• [WHAT TO DO] Reproduce every entry exactly, without alteration.

— start —

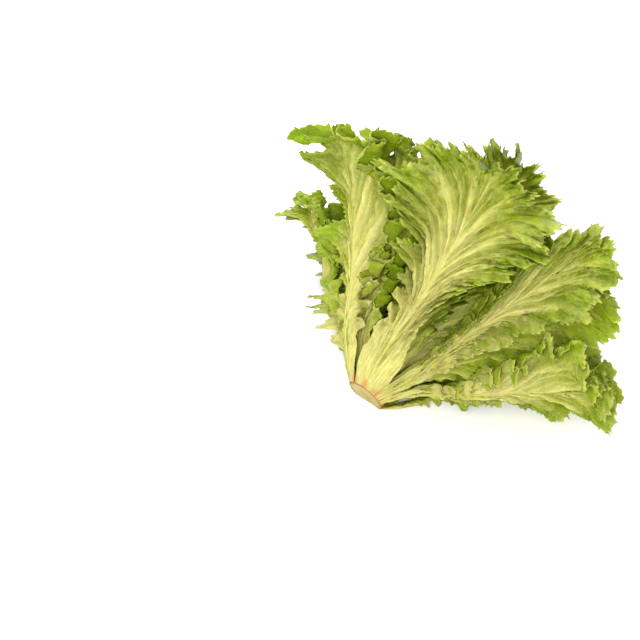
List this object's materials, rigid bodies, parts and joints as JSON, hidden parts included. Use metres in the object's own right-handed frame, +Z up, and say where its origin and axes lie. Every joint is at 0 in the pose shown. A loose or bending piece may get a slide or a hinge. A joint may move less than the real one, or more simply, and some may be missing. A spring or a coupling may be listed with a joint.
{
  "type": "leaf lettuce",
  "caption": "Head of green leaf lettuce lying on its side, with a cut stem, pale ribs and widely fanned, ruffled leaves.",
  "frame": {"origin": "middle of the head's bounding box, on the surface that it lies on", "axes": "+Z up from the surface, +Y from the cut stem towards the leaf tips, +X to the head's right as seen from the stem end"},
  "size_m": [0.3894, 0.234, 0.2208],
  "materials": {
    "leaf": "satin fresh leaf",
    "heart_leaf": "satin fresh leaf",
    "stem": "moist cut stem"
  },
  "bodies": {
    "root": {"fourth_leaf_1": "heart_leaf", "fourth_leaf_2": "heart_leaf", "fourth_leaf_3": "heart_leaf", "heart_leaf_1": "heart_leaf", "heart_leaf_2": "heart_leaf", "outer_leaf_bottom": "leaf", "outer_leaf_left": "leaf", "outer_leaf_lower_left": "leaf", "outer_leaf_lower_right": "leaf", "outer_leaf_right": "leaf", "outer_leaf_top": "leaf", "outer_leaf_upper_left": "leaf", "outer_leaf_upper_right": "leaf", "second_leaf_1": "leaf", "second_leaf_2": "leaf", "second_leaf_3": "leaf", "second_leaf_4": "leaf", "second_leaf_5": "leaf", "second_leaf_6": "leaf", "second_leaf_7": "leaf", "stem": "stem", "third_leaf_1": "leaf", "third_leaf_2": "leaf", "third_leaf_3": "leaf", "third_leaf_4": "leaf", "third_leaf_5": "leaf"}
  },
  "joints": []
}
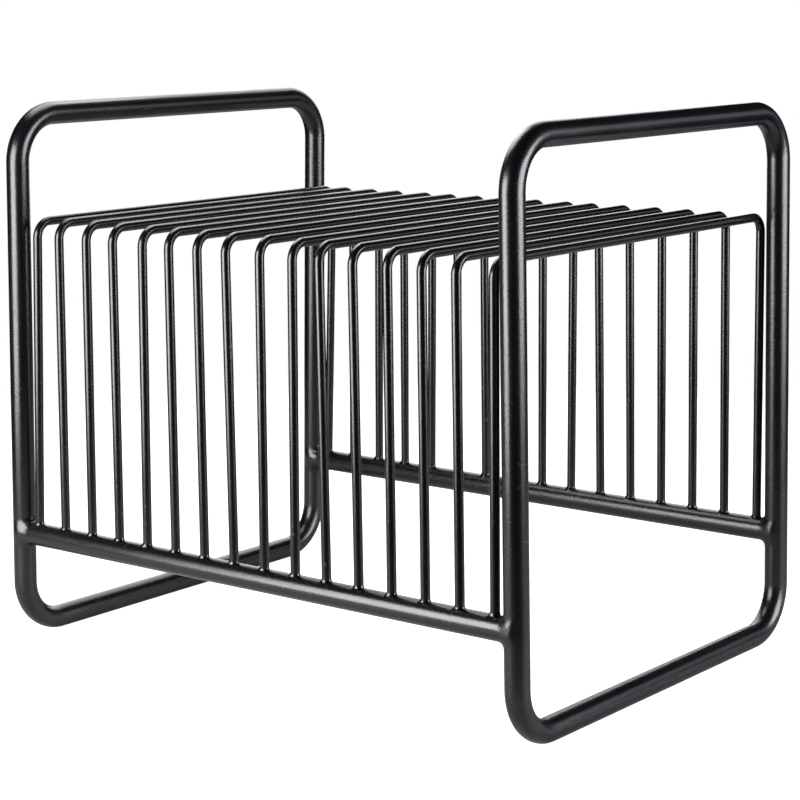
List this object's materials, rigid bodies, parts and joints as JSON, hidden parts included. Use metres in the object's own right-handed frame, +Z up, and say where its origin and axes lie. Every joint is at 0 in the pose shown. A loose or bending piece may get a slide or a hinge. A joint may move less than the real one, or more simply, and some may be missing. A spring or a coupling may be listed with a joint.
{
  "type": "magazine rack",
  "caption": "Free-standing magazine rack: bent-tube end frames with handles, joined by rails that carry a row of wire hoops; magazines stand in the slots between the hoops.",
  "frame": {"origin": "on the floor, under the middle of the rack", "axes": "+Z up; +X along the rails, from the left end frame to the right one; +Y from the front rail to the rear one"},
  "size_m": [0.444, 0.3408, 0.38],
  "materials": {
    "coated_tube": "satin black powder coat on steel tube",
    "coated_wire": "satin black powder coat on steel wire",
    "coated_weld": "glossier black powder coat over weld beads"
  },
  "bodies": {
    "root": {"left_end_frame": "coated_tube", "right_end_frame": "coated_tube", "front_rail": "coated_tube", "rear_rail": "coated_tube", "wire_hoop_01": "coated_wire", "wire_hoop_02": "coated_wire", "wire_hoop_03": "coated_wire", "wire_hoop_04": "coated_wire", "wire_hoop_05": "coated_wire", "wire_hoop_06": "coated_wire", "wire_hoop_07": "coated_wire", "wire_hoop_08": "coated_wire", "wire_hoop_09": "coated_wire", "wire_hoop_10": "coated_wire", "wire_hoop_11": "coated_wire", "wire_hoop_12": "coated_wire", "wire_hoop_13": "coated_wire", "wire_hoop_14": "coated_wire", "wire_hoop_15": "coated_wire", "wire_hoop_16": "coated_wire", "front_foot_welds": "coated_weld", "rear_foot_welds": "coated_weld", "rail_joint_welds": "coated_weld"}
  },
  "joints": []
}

— end —

• [ANSWER FOR THE TASK]
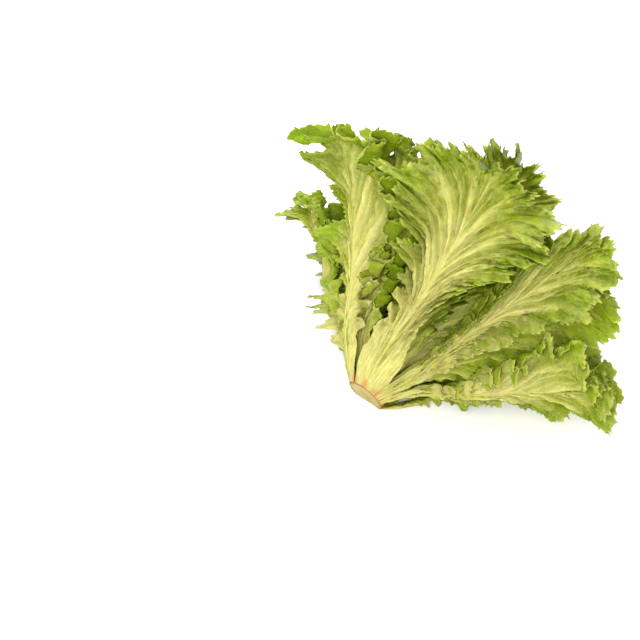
List this object's materials, rigid bodies, parts and joints as JSON, hidden parts included. Use metres in the object's own right-handed frame, +Z up, and say where its origin and axes lie. Every joint is at 0 in the pose shown. A loose or bending piece may get a slide or a hinge. A joint may move less than the real one, or more simply, and some may be missing. A spring or a coupling may be listed with a joint.
{
  "type": "leaf lettuce",
  "caption": "Head of green leaf lettuce lying on its side, with a cut stem, pale ribs and widely fanned, ruffled leaves.",
  "frame": {"origin": "middle of the head's bounding box, on the surface that it lies on", "axes": "+Z up from the surface, +Y from the cut stem towards the leaf tips, +X to the head's right as seen from the stem end"},
  "size_m": [0.3894, 0.234, 0.2208],
  "materials": {
    "leaf": "satin fresh leaf",
    "heart_leaf": "satin fresh leaf",
    "stem": "moist cut stem"
  },
  "bodies": {
    "root": {"fourth_leaf_1": "heart_leaf", "fourth_leaf_2": "heart_leaf", "fourth_leaf_3": "heart_leaf", "heart_leaf_1": "heart_leaf", "heart_leaf_2": "heart_leaf", "outer_leaf_bottom": "leaf", "outer_leaf_left": "leaf", "outer_leaf_lower_left": "leaf", "outer_leaf_lower_right": "leaf", "outer_leaf_right": "leaf", "outer_leaf_top": "leaf", "outer_leaf_upper_left": "leaf", "outer_leaf_upper_right": "leaf", "second_leaf_1": "leaf", "second_leaf_2": "leaf", "second_leaf_3": "leaf", "second_leaf_4": "leaf", "second_leaf_5": "leaf", "second_leaf_6": "leaf", "second_leaf_7": "leaf", "stem": "stem", "third_leaf_1": "leaf", "third_leaf_2": "leaf", "third_leaf_3": "leaf", "third_leaf_4": "leaf", "third_leaf_5": "leaf"}
  },
  "joints": []
}
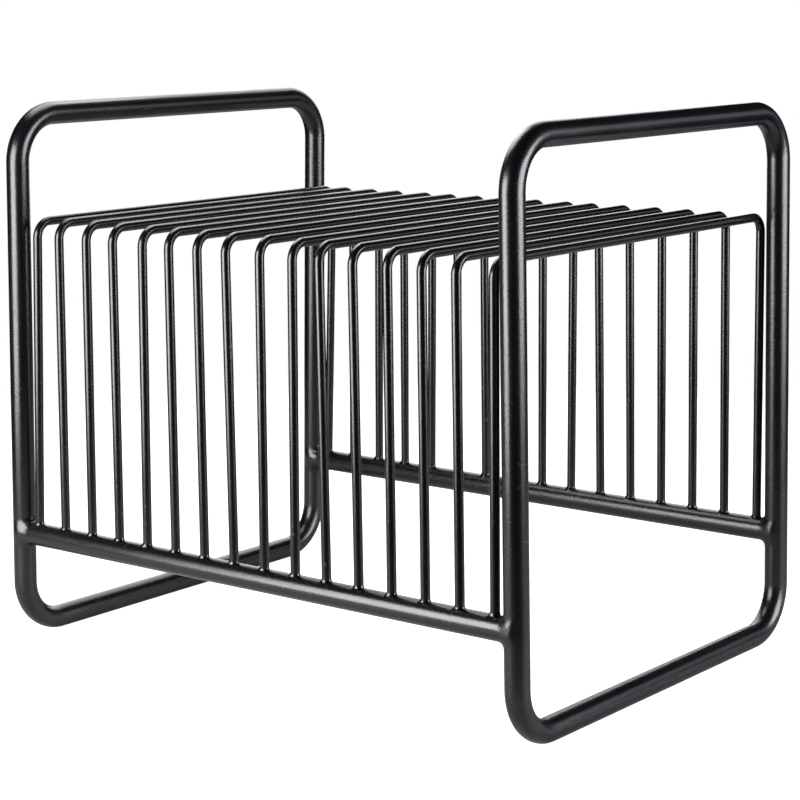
List this object's materials, rigid bodies, parts and joints as JSON, hidden parts included. Use metres in the object's own right-handed frame, +Z up, and say where its origin and axes lie. Every joint is at 0 in the pose shown. A loose or bending piece may get a slide or a hinge. A joint may move less than the real one, or more simply, and some may be missing. A spring or a coupling may be listed with a joint.
{
  "type": "magazine rack",
  "caption": "Free-standing magazine rack: bent-tube end frames with handles, joined by rails that carry a row of wire hoops; magazines stand in the slots between the hoops.",
  "frame": {"origin": "on the floor, under the middle of the rack", "axes": "+Z up; +X along the rails, from the left end frame to the right one; +Y from the front rail to the rear one"},
  "size_m": [0.444, 0.3408, 0.38],
  "materials": {
    "coated_tube": "satin black powder coat on steel tube",
    "coated_wire": "satin black powder coat on steel wire",
    "coated_weld": "glossier black powder coat over weld beads"
  },
  "bodies": {
    "root": {"left_end_frame": "coated_tube", "right_end_frame": "coated_tube", "front_rail": "coated_tube", "rear_rail": "coated_tube", "wire_hoop_01": "coated_wire", "wire_hoop_02": "coated_wire", "wire_hoop_03": "coated_wire", "wire_hoop_04": "coated_wire", "wire_hoop_05": "coated_wire", "wire_hoop_06": "coated_wire", "wire_hoop_07": "coated_wire", "wire_hoop_08": "coated_wire", "wire_hoop_09": "coated_wire", "wire_hoop_10": "coated_wire", "wire_hoop_11": "coated_wire", "wire_hoop_12": "coated_wire", "wire_hoop_13": "coated_wire", "wire_hoop_14": "coated_wire", "wire_hoop_15": "coated_wire", "wire_hoop_16": "coated_wire", "front_foot_welds": "coated_weld", "rear_foot_welds": "coated_weld", "rail_joint_welds": "coated_weld"}
  },
  "joints": []
}